We’re dropped into two interspliced timelines, both occurring in the dry heat capital of the world, Phoenix, Arizona. In 1997, would-be cinematographer Josh (Luke Spencer Roberts) is thrilled to capture the real-world Phoenix Lights incident, a mass sighting of ostensible UFOs that remains unexplained to this day, live on the VHS recording of his sister’s birthday party. Titillated beyond belief, Josh soon rounds up fellow videophile and crush, Ashley (Chelsea Lopez), and best friend, Mark (Justin Matthews). The trio head into the desert in the hopes of uncovering more, only to never be seen again, leaving behind a scant tape that innocuously documents the first half of their journey. In 2017, Sophie’s all grown up, and has returned to Phoenix on the 20th anniversary of her brother’s disappearance. Determined to finally achieve some closure, she sets out to interview the locals in the hopes of discovering more about the Phoenix Lights. Eventually coming across Josh’s old, battered camera in a storage locker owned by his old high school, Sophie uncovers the missing tape, one that will explain just what, exactly, happened to the alien hunters.
Mac DeMarco? Is that you?
I know what you’re thinking, but if you’ll recall, I never said PHOENIX FORGOTTEN is good, I just said that I was pleasantly surprised. The reason for this entirely lies with Sophie’s side of the (somewhat sloppily) extended first act. While her discovery of Josh’s old camera requires a hefty suspension of disbelief, there is actually a tangible directorial presence to the proceedings. Barber, perhaps unknowingly, almost perfectly replicates the editing and urgency of the television news programs that he edits in with metatextuality, cutting between footage from the two timelines in addition to a myriad of witness interviews to successfully expand the conflict into one of local politics and interest.

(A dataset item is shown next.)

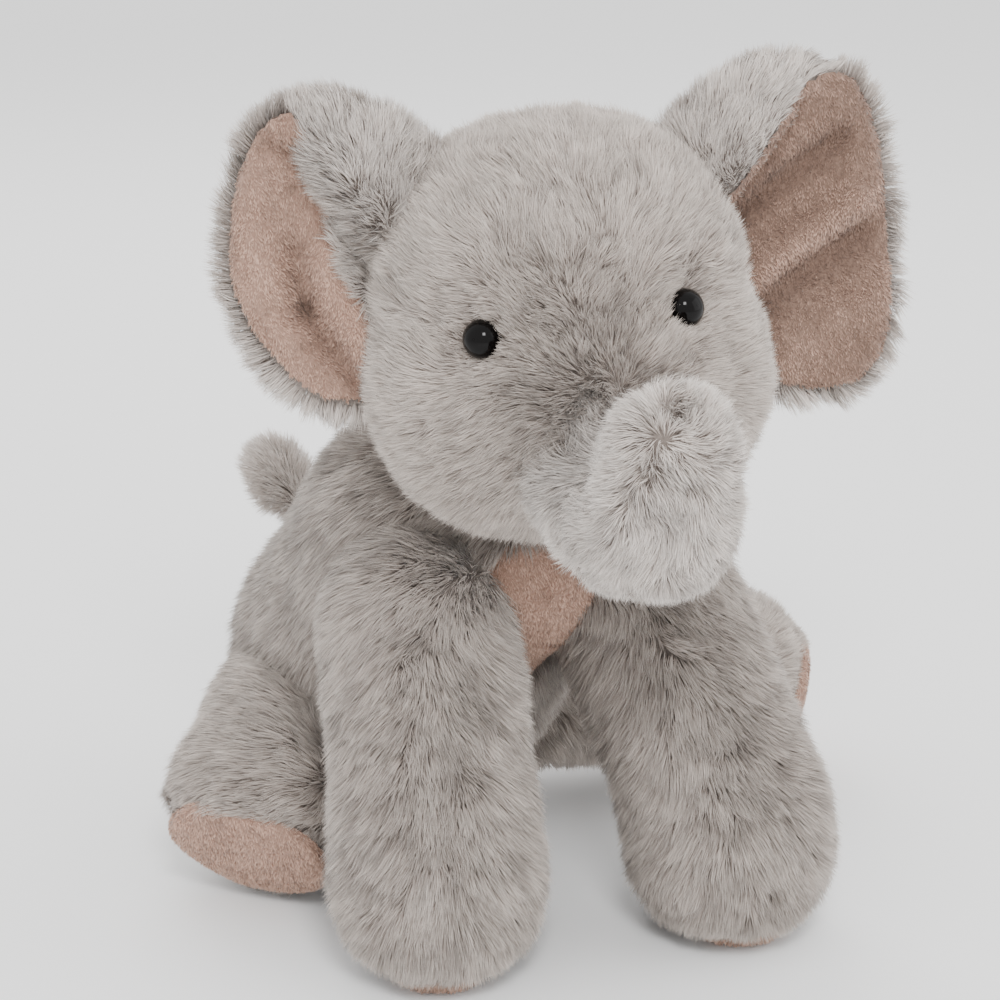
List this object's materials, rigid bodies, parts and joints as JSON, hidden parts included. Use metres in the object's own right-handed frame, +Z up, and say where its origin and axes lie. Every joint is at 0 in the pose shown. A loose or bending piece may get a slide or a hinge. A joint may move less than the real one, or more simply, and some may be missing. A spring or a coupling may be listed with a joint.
{
  "type": "stuffed elephant",
  "caption": "Sitting plush elephant in grey pile fabric with velour ears, soles and chest, a curled trunk and soft sewn limbs that spring back.",
  "frame": {"origin": "centre of the flat seat under the torso, on the floor", "axes": "+Z up from the seat; -Y the way the elephant faces; +X towards the elephant's left"},
  "size_m": [0.2093, 0.2541, 0.2448],
  "materials": {
    "grey_plush": "long soft pile",
    "beige_velour": "short velour pile",
    "fibre_fill": "loose fibre",
    "pellet_bag": "woven bag of pellets",
    "eye_black": "polished",
    "eye_washer": "moulded"
  },
  "bodies": {
    "torso": {"torso_back_left": "grey_plush", "torso_back_right": "grey_plush", "belly_panel": "beige_velour", "torso_stuffing": "fibre_fill", "pellet_pouch": "pellet_bag"},
    "neck": {"neck_stuffing": "fibre_fill"},
    "head": {"head_side_left": "grey_plush", "head_side_right": "grey_plush", "head_gusset": "grey_plush", "chin_gusset": "grey_plush", "head_stuffing": "fibre_fill", "eye_left": "eye_black", "eye_right": "eye_black", "eye_washer_left": "eye_washer", "eye_washer_right": "eye_washer"},
    "trunk": {"trunk_left_panel": "grey_plush", "trunk_right_panel": "grey_plush", "trunk_stuffing": "fibre_fill", "trunk_tip": "grey_plush"},
    "tail": {"tail_sleeve": "grey_plush", "tail_tuft": "grey_plush"},
    "ear_left": {"ear_back_left": "grey_plush", "ear_lining_left": "beige_velour"},
    "foreleg_left": {"foreleg_outer_left": "grey_plush", "foreleg_inner_left": "grey_plush", "foreleg_stuffing_left": "fibre_fill", "forefoot_sole_left": "beige_velour"},
    "hindleg_left": {"hindleg_outer_left": "grey_plush", "hindleg_inner_left": "grey_plush", "hindleg_stuffing_left": "fibre_fill", "hindfoot_sole_left": "beige_velour"},
    "ear_right": {"ear_back_right": "grey_plush", "ear_lining_right": "beige_velour"},
    "foreleg_right": {"foreleg_outer_right": "grey_plush", "foreleg_inner_right": "grey_plush", "foreleg_stuffing_right": "fibre_fill", "forefoot_sole_right": "beige_velour"},
    "hindleg_right": {"hindleg_outer_right": "grey_plush", "hindleg_inner_right": "grey_plush", "hindleg_stuffing_right": "fibre_fill", "hindfoot_sole_right": "beige_velour"}
  },
  "joints": [
    {"name": "head_turn", "type": "hinge", "parent": "torso", "child": "neck", "pos_m": [0.004, -0.076, 0.169], "axis": [0, 0, 1], "range_deg": [-10, 25], "stiffness_Nm_per_rad": 0.8},
    {"name": "head_nod", "type": "hinge", "parent": "neck", "child": "head", "pos_m": [0.004, -0.076, 0.169], "axis": [0.9744, -0.2071, 0.0872], "range_deg": [-12, 12], "stiffness_Nm_per_rad": 2},
    {"name": "trunk_bend", "type": "hinge", "parent": "head", "child": "trunk", "pos_m": [0, -0.11195, 0.15124], "axis": [0.9744, -0.2071, 0.0872], "range_deg": [-12, 10], "stiffness_Nm_per_rad": 0.8},
    {"name": "ear_fold_left", "type": "hinge", "parent": "head", "child": "ear_left", "pos_m": [0.05729, -0.07506, 0.18358], "axis": [-0.2788, 0.0593, 0.9585], "range_deg": [-12, 20], "stiffness_Nm_per_rad": 0.15},
    {"name": "ear_fold_right", "type": "hinge", "parent": "head", "child": "ear_right", "pos_m": [-0.046, -0.0531, 0.17434], "axis": [0.1117, -0.0238, 0.9935], "range_deg": [-20, 12], "stiffness_Nm_per_rad": 0.15},
    {"name": "foreleg_swing_left", "type": "hinge", "parent": "torso", "child": "foreleg_left", "pos_m": [0.03, -0.07, 0.088], "axis": [-1, 0, 0], "range_deg": [-8, 30], "stiffness_Nm_per_rad": 1.2},
    {"name": "foreleg_swing_right", "type": "hinge", "parent": "torso", "child": "foreleg_right", "pos_m": [-0.036, -0.07, 0.088], "axis": [-1, 0, 0], "range_deg": [-8, 30], "stiffness_Nm_per_rad": 1.2},
    {"name": "hindleg_spread_left", "type": "hinge", "parent": "torso", "child": "hindleg_left", "pos_m": [0.028, 0.008, 0.038], "axis": [0, 0, 1], "range_deg": [-14, 4], "stiffness_Nm_per_rad": 1.2},
    {"name": "hindleg_spread_right", "type": "hinge", "parent": "torso", "child": "hindleg_right", "pos_m": [-0.048, 0.004, 0.036], "axis": [0, 0, -1], "range_deg": [-4, 14], "stiffness_Nm_per_rad": 1.2},
    {"name": "tail_wag", "type": "hinge", "parent": "torso", "child": "tail", "pos_m": [-0.015, 0.044, 0.075], "axis": [0, 0.8, 0.6], "range_deg": [-20, 20], "stiffness_Nm_per_rad": 0.05}
  ]
}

The most effective part of the film occurs during a one-two punch that throws the story into the realm of a political and military cover-up. An actual 2007 interview with Fife Symington, Phoenix’s mayor at the time of the Lights incident, is used to ease us into the fact that there is a legitimate possibility that a mass shoving under the rug occurred 10 years previously, soon followed by Sophie speaking to a military general and being ordered to never show anyone the updated footage ever again. The latter scene, in particular, could easily exist in a film with more merit behind it, as Sophie’s dialogue is clearly heard while various environmental factors continually obscure the explanations of the general, increasing our perception of the shadowy governmental forces that constantly operate in the background as inscrutable and inaccessible. And then we never hear from Sophie again. Not in a menacing sense, the film really just can’t be bothered to ever wrap up her storyline.
And that’s really quite frustrating! Even ignoring the fact that it doesn’t make any sense and nobody gets anything of value from the huge journey she was in the process of undertaking, a stellar third act could have been crafted from Sophie trying to expose the truth of the tapes while the government acts as the scariest villain of them all. Alas, we instead entirely switch to Josh’s found footage tapes for the rest of the film. I think the knee-jerk reaction to compare every film in the subgenre to THE BLAIR WITCH PROJECT is lazy and uninspired, but the second half of PHOENIX FORGOTTEN makes a strong case for this comparison to be well-earned. This is because Barber’s film is never really scary; in fact, I can confidently state that there’s only one jump scare, and even that one’s a stretch to actually consider as such. Instead, dread and disorientation are the attempted name of the game, much like everyone’s favorite cursory reference point. If dread and disorientation are actually achieved is up for debate considering that you can accurately predict every story beat before walking into the theater, but we’re at least allowed to have fun with some flexing of special effects in the conclusion.
“Competent” is the key word associated with the rest of PHOENIX FORGOTTEN’s runtime, but because it never raises the hackles to any particular degree, it gradually plateaus and trails off into tepidness. With the group attempting to return to their car at night getting same-y, with only mysterious rumbles and growls to keep us on our toes, it’s even less engaging when they’re waltzing around in the daylight without a care in the world. Thankfully, Roberts, Lopez, and Matthews are all functional imitators of actual human conversation and behavior, with only a handful of dialogue stinkers managing to really sink the ship (Mark attempting to freestyle rap is about as painful as it gets). In addition, there’s a successful love triangle subplot that gets teased but never fully developed that would have added an improved personal element to the proceedings (although the truth or dare segment where this gets exposed is a surprisingly deft character beat that once again shows that Barber might not actually be a gun for hire). Nevertheless, there’s really no way around the fact that it’s the same hurried fleeing-with-flashlights that we’ve seen before and will continue to see time and time again.
The actual returns of PHOENIX FORGOTTEN as its own film are middling, but for what it’s worth, it makes a decently strong case for more alien abduction tales in found footage. It’s not as if the Grays have been absent from the subgenre, with many pointing to the 1989 film UFO ABDUCTION as being the first clear installment, but it’s no secret that we’re collectively much more captivated with Satan and possessed dolls in terms of our shaky-cam predilections. While it may just be benefitting from a perceived death of peers, PHOENIX FORGOTTEN is something different than what we’re used to seeing, if nothing else, and I have no doubt that within the next few years we could get something much more chilling from the same general thematic backdrop.